-- Start RECORD EXCERPTS --

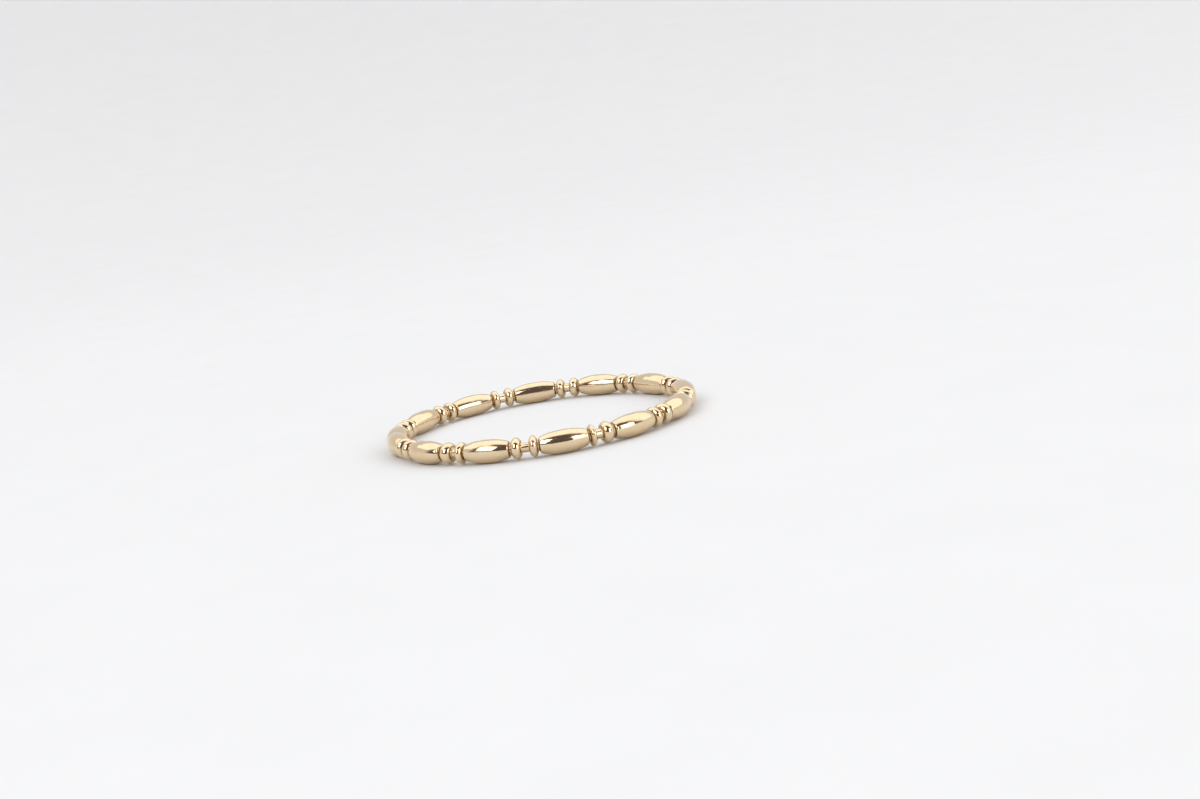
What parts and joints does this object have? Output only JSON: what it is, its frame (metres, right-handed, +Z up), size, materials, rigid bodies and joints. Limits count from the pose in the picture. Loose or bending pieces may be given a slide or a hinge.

-- End RECORD EXCERPTS --
-- Start RECORD EXCERPTS --

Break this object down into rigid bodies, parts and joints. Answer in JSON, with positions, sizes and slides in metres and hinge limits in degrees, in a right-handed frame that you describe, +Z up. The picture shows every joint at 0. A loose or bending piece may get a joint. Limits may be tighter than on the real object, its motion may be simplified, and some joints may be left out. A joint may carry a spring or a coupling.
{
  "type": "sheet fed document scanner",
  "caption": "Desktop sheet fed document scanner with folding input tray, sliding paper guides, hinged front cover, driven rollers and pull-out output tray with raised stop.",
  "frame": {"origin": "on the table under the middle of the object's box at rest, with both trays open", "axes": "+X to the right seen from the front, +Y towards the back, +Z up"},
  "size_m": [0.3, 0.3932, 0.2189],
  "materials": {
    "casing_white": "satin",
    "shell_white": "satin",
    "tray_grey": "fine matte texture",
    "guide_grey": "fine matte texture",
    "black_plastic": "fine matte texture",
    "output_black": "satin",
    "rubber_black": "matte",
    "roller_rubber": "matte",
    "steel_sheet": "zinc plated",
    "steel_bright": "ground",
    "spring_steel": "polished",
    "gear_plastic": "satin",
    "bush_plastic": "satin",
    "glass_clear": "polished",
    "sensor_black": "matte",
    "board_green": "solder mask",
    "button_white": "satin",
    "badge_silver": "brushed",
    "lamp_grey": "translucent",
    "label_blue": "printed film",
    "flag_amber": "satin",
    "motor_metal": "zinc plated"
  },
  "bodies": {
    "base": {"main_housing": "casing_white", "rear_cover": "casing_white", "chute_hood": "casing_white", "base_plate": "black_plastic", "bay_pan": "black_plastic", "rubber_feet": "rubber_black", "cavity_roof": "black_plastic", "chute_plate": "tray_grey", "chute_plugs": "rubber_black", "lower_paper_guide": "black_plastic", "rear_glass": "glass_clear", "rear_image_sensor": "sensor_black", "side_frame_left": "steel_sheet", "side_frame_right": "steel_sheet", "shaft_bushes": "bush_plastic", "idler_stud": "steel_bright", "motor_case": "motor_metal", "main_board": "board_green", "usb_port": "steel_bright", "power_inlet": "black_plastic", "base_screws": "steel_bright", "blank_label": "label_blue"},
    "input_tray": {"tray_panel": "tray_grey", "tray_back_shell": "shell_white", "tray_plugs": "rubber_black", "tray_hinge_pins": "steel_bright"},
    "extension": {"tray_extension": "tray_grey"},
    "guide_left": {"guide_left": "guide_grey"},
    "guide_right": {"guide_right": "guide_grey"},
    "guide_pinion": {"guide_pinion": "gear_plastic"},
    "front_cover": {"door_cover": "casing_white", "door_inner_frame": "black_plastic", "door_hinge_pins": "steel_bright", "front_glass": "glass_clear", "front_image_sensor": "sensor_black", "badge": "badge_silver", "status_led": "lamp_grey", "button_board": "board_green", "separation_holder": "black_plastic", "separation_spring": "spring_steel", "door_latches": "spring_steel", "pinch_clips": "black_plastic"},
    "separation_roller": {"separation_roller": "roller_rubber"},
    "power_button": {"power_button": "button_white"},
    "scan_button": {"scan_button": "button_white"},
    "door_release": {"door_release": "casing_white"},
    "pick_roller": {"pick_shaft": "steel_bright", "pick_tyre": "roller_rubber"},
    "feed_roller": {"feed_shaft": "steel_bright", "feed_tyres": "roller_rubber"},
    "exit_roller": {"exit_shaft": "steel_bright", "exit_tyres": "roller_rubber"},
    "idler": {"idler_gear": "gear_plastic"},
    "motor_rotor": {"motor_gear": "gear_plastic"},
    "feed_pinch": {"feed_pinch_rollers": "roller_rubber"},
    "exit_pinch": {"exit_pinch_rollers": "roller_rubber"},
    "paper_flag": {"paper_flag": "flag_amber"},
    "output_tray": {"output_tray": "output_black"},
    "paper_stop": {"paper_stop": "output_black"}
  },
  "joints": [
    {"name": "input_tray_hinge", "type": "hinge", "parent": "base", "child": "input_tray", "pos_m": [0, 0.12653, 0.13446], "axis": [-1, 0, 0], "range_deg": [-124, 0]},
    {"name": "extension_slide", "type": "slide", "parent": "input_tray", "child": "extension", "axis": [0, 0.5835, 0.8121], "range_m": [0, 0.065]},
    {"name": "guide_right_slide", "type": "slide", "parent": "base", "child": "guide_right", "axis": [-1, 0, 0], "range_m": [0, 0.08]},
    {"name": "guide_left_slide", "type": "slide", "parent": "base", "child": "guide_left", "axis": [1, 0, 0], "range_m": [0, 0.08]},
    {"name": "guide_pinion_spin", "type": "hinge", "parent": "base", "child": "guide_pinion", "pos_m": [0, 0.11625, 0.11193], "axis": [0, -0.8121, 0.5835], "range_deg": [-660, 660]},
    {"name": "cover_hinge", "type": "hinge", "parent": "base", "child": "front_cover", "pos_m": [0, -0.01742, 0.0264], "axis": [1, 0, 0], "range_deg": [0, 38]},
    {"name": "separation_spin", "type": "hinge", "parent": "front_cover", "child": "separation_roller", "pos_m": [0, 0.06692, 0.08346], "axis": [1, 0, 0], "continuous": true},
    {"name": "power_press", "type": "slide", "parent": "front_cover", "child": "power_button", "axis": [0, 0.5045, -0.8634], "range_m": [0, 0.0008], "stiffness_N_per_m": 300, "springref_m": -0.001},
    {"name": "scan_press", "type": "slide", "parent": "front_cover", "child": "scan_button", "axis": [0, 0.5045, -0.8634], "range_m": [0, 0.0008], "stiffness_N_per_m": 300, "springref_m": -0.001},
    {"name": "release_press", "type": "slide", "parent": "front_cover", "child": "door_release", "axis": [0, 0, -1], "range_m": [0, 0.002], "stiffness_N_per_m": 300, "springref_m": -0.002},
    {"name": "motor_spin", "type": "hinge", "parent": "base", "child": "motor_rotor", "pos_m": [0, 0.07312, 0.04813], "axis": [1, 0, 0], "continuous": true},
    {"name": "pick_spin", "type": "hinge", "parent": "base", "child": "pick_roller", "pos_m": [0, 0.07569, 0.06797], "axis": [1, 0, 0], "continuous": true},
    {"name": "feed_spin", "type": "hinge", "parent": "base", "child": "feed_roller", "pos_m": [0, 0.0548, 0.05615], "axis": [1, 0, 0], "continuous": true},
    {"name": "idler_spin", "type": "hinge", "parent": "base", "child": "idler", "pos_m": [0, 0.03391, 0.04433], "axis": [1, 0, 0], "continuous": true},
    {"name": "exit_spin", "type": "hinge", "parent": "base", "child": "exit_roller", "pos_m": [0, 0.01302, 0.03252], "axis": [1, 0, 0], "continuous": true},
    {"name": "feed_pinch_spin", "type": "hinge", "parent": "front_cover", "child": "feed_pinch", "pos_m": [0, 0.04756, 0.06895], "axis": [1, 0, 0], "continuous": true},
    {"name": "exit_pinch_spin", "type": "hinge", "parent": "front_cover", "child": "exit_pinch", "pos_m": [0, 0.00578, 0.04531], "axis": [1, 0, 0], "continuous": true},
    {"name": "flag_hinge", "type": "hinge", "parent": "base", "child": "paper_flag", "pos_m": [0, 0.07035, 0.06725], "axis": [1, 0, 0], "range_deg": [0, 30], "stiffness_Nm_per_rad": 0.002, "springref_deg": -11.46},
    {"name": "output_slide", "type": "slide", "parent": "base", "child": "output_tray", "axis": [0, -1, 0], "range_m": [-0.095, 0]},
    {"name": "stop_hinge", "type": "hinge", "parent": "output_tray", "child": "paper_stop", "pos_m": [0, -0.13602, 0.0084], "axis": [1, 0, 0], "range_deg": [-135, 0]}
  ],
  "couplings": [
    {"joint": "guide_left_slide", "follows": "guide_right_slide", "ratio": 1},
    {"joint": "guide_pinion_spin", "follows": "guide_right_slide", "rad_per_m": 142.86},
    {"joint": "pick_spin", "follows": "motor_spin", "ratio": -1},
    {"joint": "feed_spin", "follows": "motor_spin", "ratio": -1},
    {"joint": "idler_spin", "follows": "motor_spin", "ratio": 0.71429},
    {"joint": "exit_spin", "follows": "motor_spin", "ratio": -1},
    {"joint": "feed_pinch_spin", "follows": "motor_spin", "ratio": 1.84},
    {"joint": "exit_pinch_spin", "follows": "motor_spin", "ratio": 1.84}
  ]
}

-- End RECORD EXCERPTS --
-- Start RECORD EXCERPTS --

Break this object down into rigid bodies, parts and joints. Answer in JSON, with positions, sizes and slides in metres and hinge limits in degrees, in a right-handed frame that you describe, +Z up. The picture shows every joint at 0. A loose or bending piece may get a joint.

-- End RECORD EXCERPTS --

### WHAT IS NEEDED
From the data above, copy each line that has the string "with".

### CORRECT OUTPUT
Break this object down into rigid bodies, parts and joints. Answer in JSON, with positions, sizes and slides in metres and hinge limits in degrees, in a right-handed frame that you describe, +Z up. The picture shows every joint at 0. A loose or bending piece may get a joint. Limits may be tighter than on the real object, its motion may be simplified, and some joints may be left out. A joint may carry a spring or a coupling.
  "caption": "Desktop sheet fed document scanner with folding input tray, sliding paper guides, hinged front cover, driven rollers and pull-out output tray with raised stop.",
  "frame": {"origin": "on the table under the middle of the object's box at rest, with both trays open", "axes": "+X to the right seen from the front, +Y towards the back, +Z up"},
Break this object down into rigid bodies, parts and joints. Answer in JSON, with positions, sizes and slides in metres and hinge limits in degrees, in a right-handed frame that you describe, +Z up. The picture shows every joint at 0. A loose or bending piece may get a joint.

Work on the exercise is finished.